On the article’s point that Databricks will edge out anyone with an orchestration product is…overblown.

Orchestration at the core means that “I want to run three jobs X, Y, Z in this particular order at this time.” There are so many tools around it, but most people care about “how do I know when something failed?” and “how do I monitor its progress if it takes a long time?” It is essential to data engineering but I can’t see how it’s relevant to this narrative of Databricks vs Snowflake.
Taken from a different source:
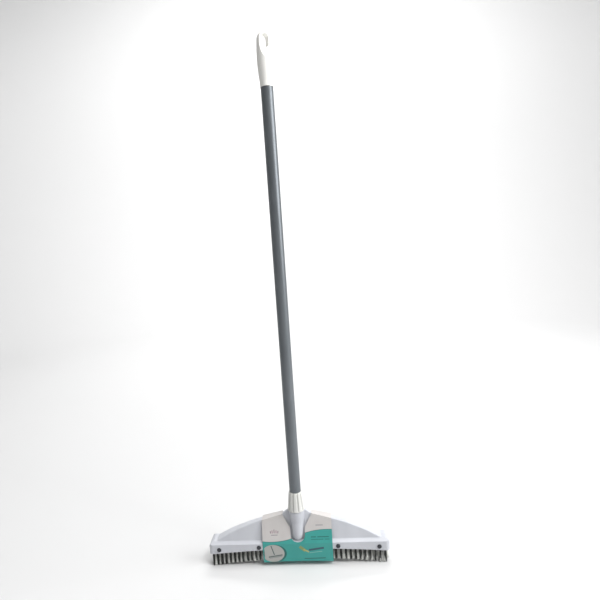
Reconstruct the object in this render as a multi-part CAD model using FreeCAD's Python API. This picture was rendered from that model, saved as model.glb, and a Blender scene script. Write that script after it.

The biggest competitors in the space, ordered by popularity, are

  1. Self hosted solutions - mostly with Airflow and some still use Oozie.
  2. Managed Airflow native to cloud providers. Both AWS and GCP have their managed Airflow services: AWS MWAA (…) and GCP composer ( Azure does not have one.
  3. Managed companies like Astronomer (based on Airflow), Prefect, Dagster (these two are their own technology and both are very good.)
  4. If you are a one person/two person shop, you may as well use a simple tool like Cron.

The problem is that the space is much smaller and – after Airflow 2.0 came out, many of the problems with Airflow 1.0 that basically started Prefect and Dagster to are now solved - for free. So more and more people are going to 1 and 2 instead of 3. And Databricks, with their new product, will need to compete against 1, 2, and 3. Why do I need to switch??

Both Databricks and Snowflake are solving important problems with long runway with their primary products. I think Snowpark (Snowflake, just became generally available in February) vs Spark (Databricks’s primary product) is more likely where the two would collide and Databricks has a huge head start here.

In my opinion, this is like Snowflake buying Streamlit trying to expand their ecosystem, but as a product won’t have material impact on their revenue.

The only company that I know that is trying to do everything data end-to-end as a package is Palantir, but that is a separate topic.